Weder in der Beschwerdebegründung noch in der Gegenvorstellung hat sich der Kläger mit der Rechtsprechung auseinandergesetzt, die eine Verweisung in einen konkreten Umschulungsberuf auch dann für zulässig hält, wenn der Umschulungsberuf noch nicht ausgeübt worden ist. Insbesondere hätte der Kläger auf die Rechtsprechung des Bundessozialgerichts (BSG) eingehen müssen, wonach zum Erfolg einer Umschulung nicht gehört, dass der Versicherte eine entsprechende Tätigkeit aufnimmt, und der Abschluss einer Umschulung nicht von der Erlangung eines Arbeitsplatzes im Umschulungsberuf abhängt (vgl BSG SozR 2200 § 1246 Nr 25, 32, 35; s auch DRV 2002, 81, 170 und DRV 1993, 493, 558; Niesel in Kasseler Komm, Ablegeordner, § 43 SGB VI ≪aF≫, RdNr 124, 125 und derselbe, § 240 SGB VI, RdNr 118, 119; Kamprad in Hauck/Noftz, SGB VI, Kommentierung zu § 43 aF ≪Rente wegen Berufsunfähigkeit≫ RdNr 51; Jörg in Kreikebohm, SGB VI ≪1997≫, § 43 RdNr 69). Ob für den Umschulungsberuf ausreichend Arbeitsplätze auf dem Arbeitsmarkt vorhanden sind, berührt somit – wie im Beschluss vom 8. Mai 2003 ausgeführt – die Rechtsfrage, inwieweit eine Verweisung in den Umschulungsberuf auch dann zumutbar ist, wenn die Vermittlungschance in diesem Beruf schlecht oder bei derzeitiger Arbeitsmarktlage nahezu aussichtslos ist. Der Kläger hätte sich daher auch unter Beachtung der von ihm in der Gegenvorstellung formulierten Rechtsfrage mit der Rechtsprechung des BSG zur Verschlossenheit bzw Nicht-Vorschlossenheit des Arbeitsmarkts bei in Vollschicht möglichen zumutbaren Verweisungstätigkeiten auseinandersetzen müssen (vgl hierzu BSG SozR 3-2200 § 1246 Nr 35).

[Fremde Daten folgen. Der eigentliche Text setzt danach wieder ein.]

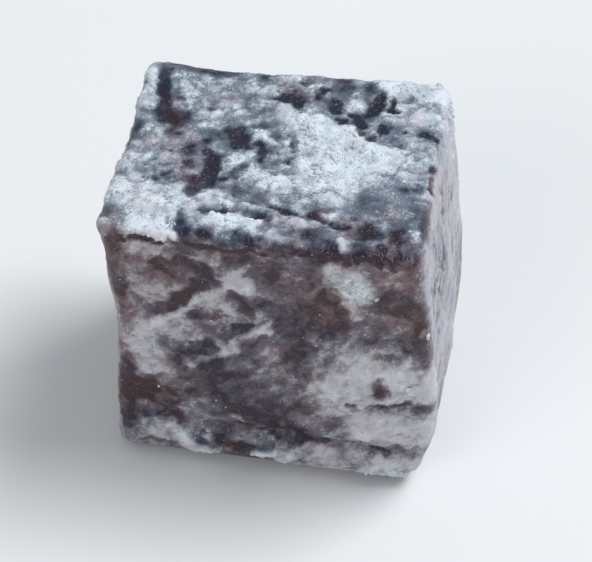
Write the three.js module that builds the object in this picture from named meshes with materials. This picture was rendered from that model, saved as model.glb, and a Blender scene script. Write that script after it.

Dieser Beschluss ergeht in entsprechender Anwendung des § 160a Abs 4 Satz 2 Halbsatz 2 iVm § 169 Satz 3 SGG ohne Zuziehung der ehrenamtlichen Richter.
Der Beschluss ist unanfechtbar.
Die Kostenentscheidung beruht auf entsprechender Anwendung des § 193 Abs 1 SGG.